All references to the Wisconsin Statutes are to the 2003-04 version unless otherwise noted.

I agree with the majority that it is not necessary to decide whether the Board of Regents is correct that the Commission is the exclusive forum for resolving Albrechtsen's claim that his rights under Wis. Stat. § 230.83(1) were violated. However, it appears to me that the Board's disagreement with the Commission on this point is more a matter of semantics than anything else. As I understand the Commission's statements on this point, it views Wis. Stat. § 895.65 as the vehicle for filing a claim in court on "matters prohibited under s. 230.83(1)." Wis. Stat. § 230.88(2)(c).
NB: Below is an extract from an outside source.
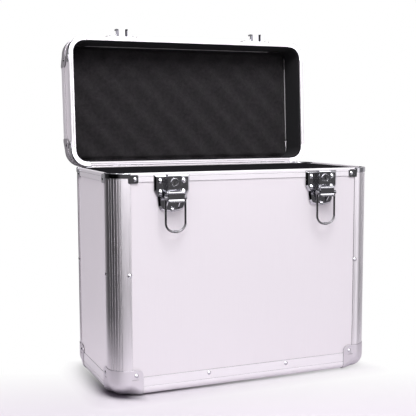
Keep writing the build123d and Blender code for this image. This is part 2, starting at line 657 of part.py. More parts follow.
def bail():
    """Wire bail: pins through the lever, eyes, two legs and a cross bar with a crimp sleeve."""
    bar_z = BAIL_Z - BAIL_REACH
    route = FilletPolyline((-BAIL_LEG, BAIL_Z), (-BAIL_LEG, bar_z), (BAIL_LEG, bar_z),
                           (BAIL_LEG, BAIL_Z), radius=BAIL_BEND)
    path = Plane(origin=(0, -DEPTH / 2 - BAIL_OUT, 0), x_dir=(1, 0, 0), z_dir=(0, -1, 0)) * route
    start = Plane(origin=(-BAIL_LEG, -DEPTH / 2 - BAIL_OUT, BAIL_Z), x_dir=(1, 0, 0), z_dir=(0, 0, -1))
    wire = sweep(start * Circle(BAIL_R), path=path)
    eye = Rot(0, 90, 0) * Cylinder(BAIL_EYE_R, 2 * BAIL_R)
    for sign in (-1, 1):
        wire += Pos(sign * BAIL_LEG, -DEPTH / 2 - BAIL_OUT, BAIL_Z) * eye
    inner_end = LEVER_IN + PIN_FIT
    pins = bar_across(BAIL_R, BAIL_LEG, BAIL_OUT, BAIL_Z)
    pins -= bar_across(2 * BAIL_R, inner_end, BAIL_OUT, BAIL_Z)
    sleeve = Rot(0, 90, 0) * Cylinder(BAIL_SLEEVE[0], BAIL_SLEEVE[1])
    return wire + pins + Pos(0, -DEPTH / 2 - BAIL_OUT, bar_z) * sleeve


def latch_rivets():
    """Heads on a latch plate, about the latch's middle."""
    places = [(sign * across, -down) for across, down in PLATE_RIVETS for sign in (-1, 1)]
    places.append((0, -PLATE_FOOT_RIVET))
    return [FRONT * (Pos(across, up, PLATE_T) * LATCH_HEAD) for across, up in places]


def catch():
    """Plate on the lid with the hook that the bail pulls on, in shut position, rim at z = 0.

    The hook's arm is arched to nest inside the bail's bends, and widens to its foot."""
    tall = CATCH_HIGH - CATCH_LOW
    plate = Pos(0, CATCH_LOW + tall / 2) * RectangleRounded(2 * CATCH_HALF, tall, CATCH_CORNER)
    bend_r = BAIL_BEND - BAIL_SLEEVE[0] - BAIL_CATCH_GAP
    spread = BAIL_LEG - BAIL_BEND
    foot_half = spread + bend_r
    nest = Pos(0, HOOK_TOP - bend_r)
    outer = nest * SlotCenterToCenter(2 * spread, 2 * bend_r)
    inner = nest * SlotCenterToCenter(2 * spread, 2 * (bend_r - HOOK_T))
    above = Pos(0, CATCH_LOW + tall / 2) * Rectangle(2 * CATCH_HALF, tall)
    arm = extrude(FRONT * ((outer - inner) & above), HOOK_OUT)
    flat = DEPTH / 2 + CATCH_T
    plan = polygon((-foot_half, -DEPTH / 2), (foot_half, -DEPTH / 2), (foot_half, -flat),
                   (HOOK_HALF, -flat - HOOK_FLARE), (HOOK_HALF, -DEPTH / 2 - HOOK_OUT),
                   (-HOOK_HALF, -DEPTH / 2 - HOOK_OUT), (-HOOK_HALF, -flat - HOOK_FLARE),
                   (-foot_half, -flat))
    arm &= extrude(plan, HOOK_TOP)
    lip_tall = HOOK_TOP + HOOK_TALL - CATCH_LOW
    lip = Pos(0, CATCH_LOW + lip_tall / 2) * Rectangle(2 * HOOK_HALF, lip_tall)
    lip = fillet(lip.vertices().group_by(Axis.Y)[-1], HOOK_ROUND) - inner
    lip = extrude(face_plane("front", HOOK_LIP - HOOK_OUT) * lip, HOOK_LIP)
    return extrude(FRONT * plate, CATCH_T) + arm + lip


def catch_rivets():
    heads = []
    for across, up in CATCH_RIVETS:
        for sign in (-1, 1):
            heads.append(FRONT * (Pos(sign * across, up, CATCH_T) * LATCH_HEAD))
    return heads


# ---- handle --------------------------------------------------------------------------
TOP_FACE = RIM_Z + RIM_GAP + LID_HEIGHT - SKIN      # outer face of the lid's top panel, shut
HANDLE_Z = RIM_Z + RIM_GAP + LID_HEIGHT + HANDLE_PIVOT


def handle_bracket(sign):
    """Foot plate and lug that carries one end of the handle, lid shut."""
    plate = Pos(sign * HANDLE_X, 0, TOP_FACE + FOOT_PLATE[2] / 2) * Box(*FOOT_PLATE)
    plate = fillet(plate.edges().filter_by(Axis.Z), FOOT_PLATE_CORNER)
    lug_mid = sign * HANDLE_X
    lug = Pos(lug_mid, 0, HANDLE_Z) * (Rot(0, 90, 0) * Cylinder(LUG_R, LUG_T))
    web = box_between((lug_mid - LUG_T / 2, -LUG_R, TOP_FACE), (lug_mid + LUG_T / 2, LUG_R, HANDLE_Z))
    bore = Pos(lug_mid, 0, HANDLE_Z) * (Rot(0, 90, 0) * Cylinder(HANDLE_BAR + HANDLE_PIN_RUN, 3 * LUG_T))
    return plate + lug + web - bore


def handle_bow():
    """Round steel bow: its turned-out ends are the pivots, lying toward the hinge."""
    inner = HANDLE_X - LUG_T / 2 - HANDLE_SIDE_GAP - HANDLE_BAR
    end = HANDLE_X + LUG_T / 2 + HANDLE_END
    route = FilletPolyline((-end, 0), (-inner, 0), (-inner, HANDLE_REACH), (inner, HANDLE_REACH),
                           (inner, 0), (end, 0), radius=HANDLE_BEND)
    path = Plane(origin=(0, 0, HANDLE_Z)) * route
    start = Plane(origin=(-end, 0, HANDLE_Z), x_dir=(0, 1, 0), z_dir=(1, 0, 0))
    return sweep(start * Circle(HANDLE_BAR), path=path)


def handle_grip():
    """Moulded grip on the straight of the bow."""
    block = Box(GRIP_LONG, GRIP_SECTION[0], GRIP_SECTION[1])
    block = fillet(block.edges(), GRIP_ROUND)
    bore = Rot(0, 90, 0) * Cylinder(HANDLE_BAR + BOW_FIT, 2 * GRIP_LONG)
    return Pos(0, HANDLE_REACH, HANDLE_Z) * (block - bore)


def handle_rivets():
    across = FOOT_PLATE[0] / 2 - FOOT_PLATE_RIVET
    along_y = FOOT_PLATE[1] / 2 - FOOT_PLATE_RIVET
    heads = []
    for sign in (-1, 1):
        for dx in (-across, across):
            for dy in (-along_y, along_y):
                heads.append(Pos(sign * HANDLE_X + dx, dy, TOP_FACE + FOOT_PLATE[2]) * HEAD)
    return heads


# ---- the nodes -----------------------------------------------------------------------
def base_nodes():
    """Everything that stays with the base."""
    nodes = {}
    for side in SIDES:
        nodes[f"base_panel_{side}"] = side_panel(side, BASE_HEIGHT)
        nodes[f"base_rim_{side}"] = along(side, rim_section(False), COLUMN_REACH)
        nodes[f"base_edge_{side}"] = along(side, edge_section(BASE_HEIGHT), EDGE_END)
    nodes["base_panel_bottom"] = end_panel(BASE_HEIGHT)
    upright = column(BASE_HEIGHT)
    cap = corner_cap(BASE_HEIGHT)
    bracket = rim_bracket(False)
    for corner in CORNERS:
        nodes[f"base_column_{corner}"] = at_corner(upright, corner)
        nodes[f"base_cap_{corner}"] = at_corner(cap, corner)
    nodes["base_rim_brackets"] = group(at_corner(bracket, corner) for corner in CORNERS)
    nodes["base_lining"] = lining(BASE_HEIGHT, LINING_TOP)
    nodes["floor_pad"] = pad(BASE_HEIGHT, PAD_T)
    nodes["base_rivets"] = group(frame_rivets(BASE_HEIGHT, True) + leaf_rivets(-1))
    nodes["latch_rivets"] = group(Pos(sign * LATCH_X, 0, 0) * head
                                  for sign in (-1, 1) for head in latch_rivets())
    nodes["latch_pivot_pins"] = group(Pos(sign * LATCH_X, 0, 0) * pivot_pin() for sign in (-1, 1))
    for name, sign in (("left", -1), ("right", 1)):
        nodes[f"latch_body_{name}"] = Pos(sign * LATCH_X, 0, 0) * latch_body()
    return {name: base_place(piece) for name, piece in nodes.items()}


def moving_latch_nodes():
    """The pieces of the two latches that move."""
    nodes = {}
    for name, sign in (("left", -1), ("right", 1)):
        place = Pos(sign * LATCH_X, 0, 0)
        nodes[f"latch_lever_{name}"] = base_place(place * lever())
        nodes[f"latch_bail_{name}"] = base_place(place * bail())
        nodes[f"lock_barrel_{name}"] = base_place(place * lock_barrel())
    return nodes


def foot_and_hinge_nodes():
    """Pieces drawn straight in the part's frame."""
    foot_tall = FOOT_DROP + SKIN
    foot = Pos(0, 0, foot_tall / 2) * Cylinder(FOOT_R, foot_tall)
    places = [(x, y) for x in (-FOOT_X, FOOT_X) for y in (-FOOT_Y, FOOT_Y)]
    hinges = [Pos(x, 0, 0) for x in (-HINGE_X, HINGE_X)]
    pin = tube_x(HINGE_PIN_R, -HINGE_W / 2, HINGE_W / 2)
    return {
        "rubber_feet": group(Pos(x, y, 0) * foot for x, y in places),
        "hinge_leaves_base": group(place * hinge_leaf_base() for place in hinges),
        "hinge_leaves_lid": group(place * hinge_leaf_lid() for place in hinges),
        "hinge_pins": group(place * pin for place in hinges),
    }


def lid_nodes():
    """Everything that turns with the lid, drawn in the shell frame."""
    nodes = {}
    for side in SIDES:
        nodes[f"lid_panel_{side}"] = side_panel(side, LID_HEIGHT)
    nodes["lid_panel_top"] = end_panel(LID_HEIGHT)
    nodes["lid_rims"] = group(along(side, rim_section(True), COLUMN_REACH) for side in SIDES)
    nodes["lid_edges"] = group(along(side, edge_section(LID_HEIGHT), EDGE_END) for side in SIDES)
    upright = column(LID_HEIGHT)
    cap = corner_cap(LID_HEIGHT)
    bracket = rim_bracket(True)
    nodes["lid_columns"] = group(at_corner(upright, corner) for corner in CORNERS)
    nodes["lid_caps"] = group(at_corner(cap, corner) for corner in CORNERS)
    nodes["lid_rim_brackets"] = group(at_corner(bracket, corner) for corner in CORNERS)
    nodes["lid_lining"] = lining(LID_HEIGHT, LINING_TOP)
    nodes["lid_foam"] = pad(LID_HEIGHT, FOAM_T)
    nodes = {name: lid_place(piece) for name, piece in nodes.items()}
    for name, sign in (("left", -1), ("right", 1)):
        nodes[f"catch_{name}"] = OPEN_LID * (Pos(sign * LATCH_X, 0, RIM_Z) * catch())
        nodes[f"handle_bracket_{name}"] = OPEN_LID * handle_bracket(sign)
    heads = [lid_place(head) for head in frame_rivets(LID_HEIGHT, False) + leaf_rivets(-1)]
    heads += [OPEN_LID * (Pos(sign * LATCH_X, 0, RIM_Z) * head)
              for sign in (-1, 1) for head in catch_rivets()]
    heads += [OPEN_LID * head for head in handle_rivets()]
    nodes["lid_rivets"] = group(heads)
    nodes["handle_bow"] = OPEN_LID * handle_bow()
    nodes["handle_grip"] = OPEN_LID * handle_grip()
    return nodes


def all_nodes():
    nodes = base_nodes()
    nodes.update(moving_latch_nodes())
    nodes.update(foot_and_hinge_nodes())
    nodes.update(lid_nodes())
    return nodes


os.makedirs("parts", exist_ok=True)
for node_name, node_shape in all_nodes().items():
    export_step(node_shape, f"parts/{node_name}.step")
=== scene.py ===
"""Looks of the record carrying case: materials, lid foam, floor, light and camera.

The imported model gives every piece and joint.  This script gives its nodes their
materials and replaces the plain foam sheet in the lid with an egg-crate one.
Lengths are in metres unless a name ends in MM.
"""
import bmesh
import bpy
import json
import math
from mathutils import Matrix, Vector, noise


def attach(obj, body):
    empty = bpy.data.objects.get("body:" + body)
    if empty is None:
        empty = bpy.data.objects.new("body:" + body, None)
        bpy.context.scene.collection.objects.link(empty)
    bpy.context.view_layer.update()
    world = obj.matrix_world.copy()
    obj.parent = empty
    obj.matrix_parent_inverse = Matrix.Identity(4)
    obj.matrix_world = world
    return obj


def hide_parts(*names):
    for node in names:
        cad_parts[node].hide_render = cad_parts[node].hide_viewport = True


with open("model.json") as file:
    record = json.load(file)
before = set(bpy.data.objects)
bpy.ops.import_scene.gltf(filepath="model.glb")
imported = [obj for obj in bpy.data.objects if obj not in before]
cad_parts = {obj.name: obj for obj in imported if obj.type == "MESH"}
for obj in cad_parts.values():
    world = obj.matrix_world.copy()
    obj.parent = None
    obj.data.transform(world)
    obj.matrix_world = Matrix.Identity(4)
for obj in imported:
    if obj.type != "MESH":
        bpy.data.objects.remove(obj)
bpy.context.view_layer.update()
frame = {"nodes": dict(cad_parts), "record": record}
NODES = frame["nodes"]
JOINTS = {joint["name"]: joint for joint in frame["record"]["behaviour"]["joints"]}
MM = 0.001

# ---- camera --------------------------------------------------------------------------
IMAGE_PX = 416
SENSOR_MM = 36.0
FOCAL_PX = 857.0
CAMERA_AT = Vector((-0.5230, -1.2058, 0.3818))
YAW, PITCH, ROLL = (math.radians(angle) for angle in (22.728, 6.285, -0.091))
CENTRE_PX = (210.04, 215.07)

# ---- the open lid --------------------------------------------------------------------
HINGE = Vector(JOINTS["lid_hinge"]["pos_m"])
LID_TURN = math.radians(JOINTS["lid_hinge"]["range_deg"][1])
SHUT_TO_OPEN = (Matrix.Translation(HINGE) @ Matrix.Rotation(-LID_TURN, 4, "X")
                @ Matrix.Translation(-HINGE))


def make_camera():
    data = bpy.data.cameras.new("camera")
    camera = bpy.data.objects.new("camera", data)
    bpy.context.collection.objects.link(camera)
    data.sensor_width = SENSOR_MM
    data.lens = FOCAL_PX / IMAGE_PX * SENSOR_MM
    data.shift_x = (IMAGE_PX / 2 - CENTRE_PX[0]) / IMAGE_PX
    data.shift_y = (CENTRE_PX[1] - IMAGE_PX / 2) / IMAGE_PX
    data.clip_start = 0.05
    turn = Matrix.Rotation(-YAW, 4, "Z") @ Matrix.Rotation(math.pi / 2 - PITCH, 4, "X")
    camera.matrix_world = Matrix.Translation(CAMERA_AT) @ turn @ Matrix.Rotation(ROLL, 4, "Z")
    bpy.context.scene.camera = camera


# ---- surface detail ------------------------------------------------------------------
# painted shade: base colours darken towards this tone where an ambient occlusion node finds
# joints and rivets close by
JOINT_SHADE_TONE = (0.10, 0.095, 0.105, 1)
JOINT_SHADE_OPEN = (0.40, 0.85)          # share of open sky where the painted shade in a joint is darkest, and gone
JOINT_SHADE_REACH = 1.5 * MM
SOFT_EDGE = 0.4 * MM              # edges of metal look rounded by this radius
RAMP_RANGE = (0.3, 0.7)           # the part of a noise's range that is spread over a ramp
STREAK = 0.02                     # how far a texture is stretched along draw lines

# sockets of a Mix node that mixes colours
MIX_LOW, MIX_HIGH, MIX_COLOUR = 6, 7, 2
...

Thus I understand the Commission to mean that the administrative remedy in Wis. Stat. § 230.85 (and judicial review of the Commission's decision under Wis. Stat. § 230.87) is not exclusive in the sense that a court action under § 895.65 provides a remedy for the violation of essentially the same rights as protected by § 230.83(1). I do not understand in what meaningful way this differs from the Board of Regents' position.